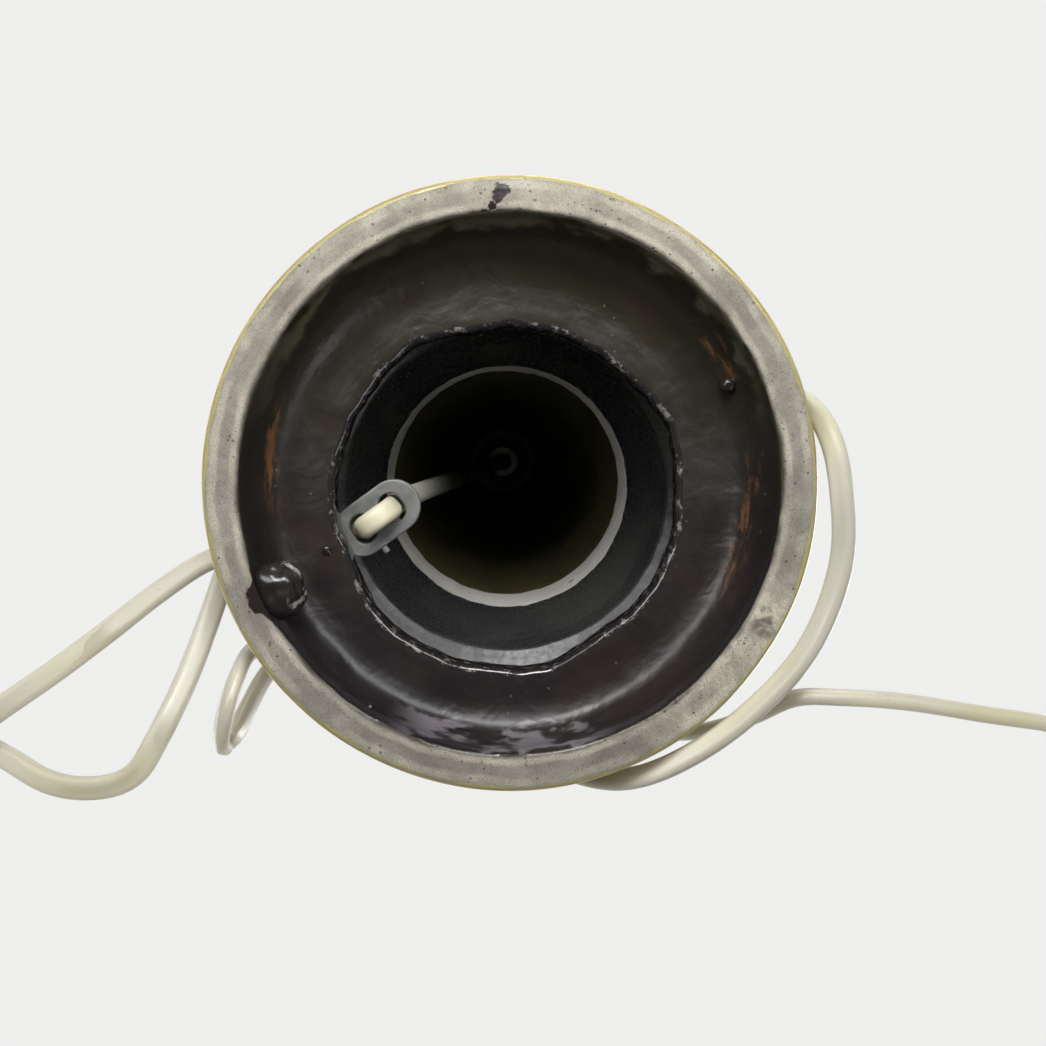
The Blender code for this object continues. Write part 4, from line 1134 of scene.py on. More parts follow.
def cut_with(piece: bpy.types.Object, cutters: Sequence[bmesh.types.BMesh]) -> None:
    """Cut bodies out of a piece and keep the result as its mesh.

    Args:
        piece: The piece.
        cutters: Bodies in place, which are freed.
    """
    helpers = []
    for i, bm in enumerate(cutters):
        mesh = bpy.data.meshes.new(f"cutter_{i}")
        bmesh.ops.recalc_face_normals(bm, faces=bm.faces)
        bm.to_mesh(mesh)
        bm.free()
        helper = bpy.data.objects.new(f"cutter_{i}", mesh)
        bpy.context.scene.collection.objects.link(helper)
        modifier = piece.modifiers.new(f"cut_{i}", "BOOLEAN")
        modifier.operation, modifier.solver, modifier.object = "DIFFERENCE", "EXACT", helper
        helpers.append(helper)
    graph = bpy.context.evaluated_depsgraph_get()
    mesh = bpy.data.meshes.new_from_object(piece.evaluated_get(graph), depsgraph=graph)
    piece.modifiers.clear()
    old, piece.data = piece.data, mesh
    bpy.data.meshes.remove(old)
    for helper in helpers:
        bpy.data.meshes.remove(helper.data)
    mesh.set_sharp_from_angle(angle=math.radians(SHARP))


def round_rims(piece: bpy.types.Object, width: float) -> None:
    """Round a piece's sharp edges.

    Args:
        piece: The piece.
        width: Width of the rounding.
    """
    rims = piece.modifiers.new("rounded_rims", "BEVEL")
    rims.width, rims.segments, rims.limit_method = width, 3, "ANGLE"
    rims.angle_limit = math.radians(RIM_ANGLE)


def dress_node(name: str, finish: Finish) -> None:
    """Give a CAD node that stays its finish.

    Args:
        name: The node.
        finish: Its finish.
    """
    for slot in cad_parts[name].material_slots:
        slot.material = finish.material()
    LOG.info("%s: CAD node in %s", name, finish.name)


def pin(radius: float, length: float, sides: int = 48) -> bmesh.types.BMesh:
    """A plain round body about its own centre, along Z.

    Args:
        radius: Its radius.
        length: Its length.
        sides: Its facets.

    Returns:
        The body.
    """
    return lathe(
        [(0, -length / 2), (radius, -length / 2), (radius, length / 2), (0, length / 2)], sides, 0,
    )


# ---------------------------------------------------------------- the fired body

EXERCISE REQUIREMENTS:
Write down the full listing again, exactly.

EXERCISE OUTPUT:
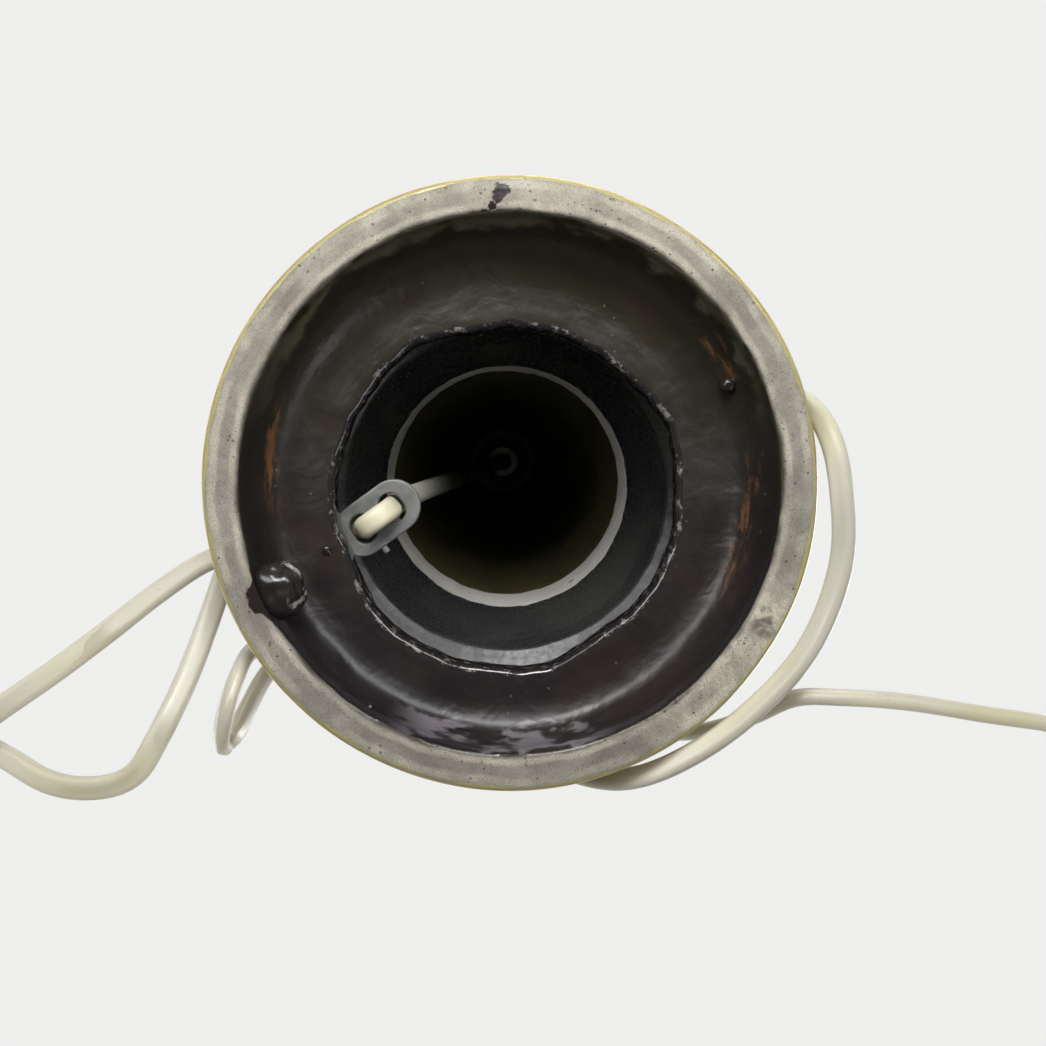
The Blender code for this object continues. Write part 4, from line 1134 of scene.py on. More parts follow.
def cut_with(piece: bpy.types.Object, cutters: Sequence[bmesh.types.BMesh]) -> None:
    """Cut bodies out of a piece and keep the result as its mesh.

    Args:
        piece: The piece.
        cutters: Bodies in place, which are freed.
    """
    helpers = []
    for i, bm in enumerate(cutters):
        mesh = bpy.data.meshes.new(f"cutter_{i}")
        bmesh.ops.recalc_face_normals(bm, faces=bm.faces)
        bm.to_mesh(mesh)
        bm.free()
        helper = bpy.data.objects.new(f"cutter_{i}", mesh)
        bpy.context.scene.collection.objects.link(helper)
        modifier = piece.modifiers.new(f"cut_{i}", "BOOLEAN")
        modifier.operation, modifier.solver, modifier.object = "DIFFERENCE", "EXACT", helper
        helpers.append(helper)
    graph = bpy.context.evaluated_depsgraph_get()
    mesh = bpy.data.meshes.new_from_object(piece.evaluated_get(graph), depsgraph=graph)
    piece.modifiers.clear()
    old, piece.data = piece.data, mesh
    bpy.data.meshes.remove(old)
    for helper in helpers:
        bpy.data.meshes.remove(helper.data)
    mesh.set_sharp_from_angle(angle=math.radians(SHARP))


def round_rims(piece: bpy.types.Object, width: float) -> None:
    """Round a piece's sharp edges.

    Args:
        piece: The piece.
        width: Width of the rounding.
    """
    rims = piece.modifiers.new("rounded_rims", "BEVEL")
    rims.width, rims.segments, rims.limit_method = width, 3, "ANGLE"
    rims.angle_limit = math.radians(RIM_ANGLE)


def dress_node(name: str, finish: Finish) -> None:
    """Give a CAD node that stays its finish.

    Args:
        name: The node.
        finish: Its finish.
    """
    for slot in cad_parts[name].material_slots:
        slot.material = finish.material()
    LOG.info("%s: CAD node in %s", name, finish.name)


def pin(radius: float, length: float, sides: int = 48) -> bmesh.types.BMesh:
    """A plain round body about its own centre, along Z.

    Args:
        radius: Its radius.
        length: Its length.
        sides: Its facets.

    Returns:
        The body.
    """
    return lathe(
        [(0, -length / 2), (radius, -length / 2), (radius, length / 2), (0, length / 2)], sides, 0,
    )


# ---------------------------------------------------------------- the fired body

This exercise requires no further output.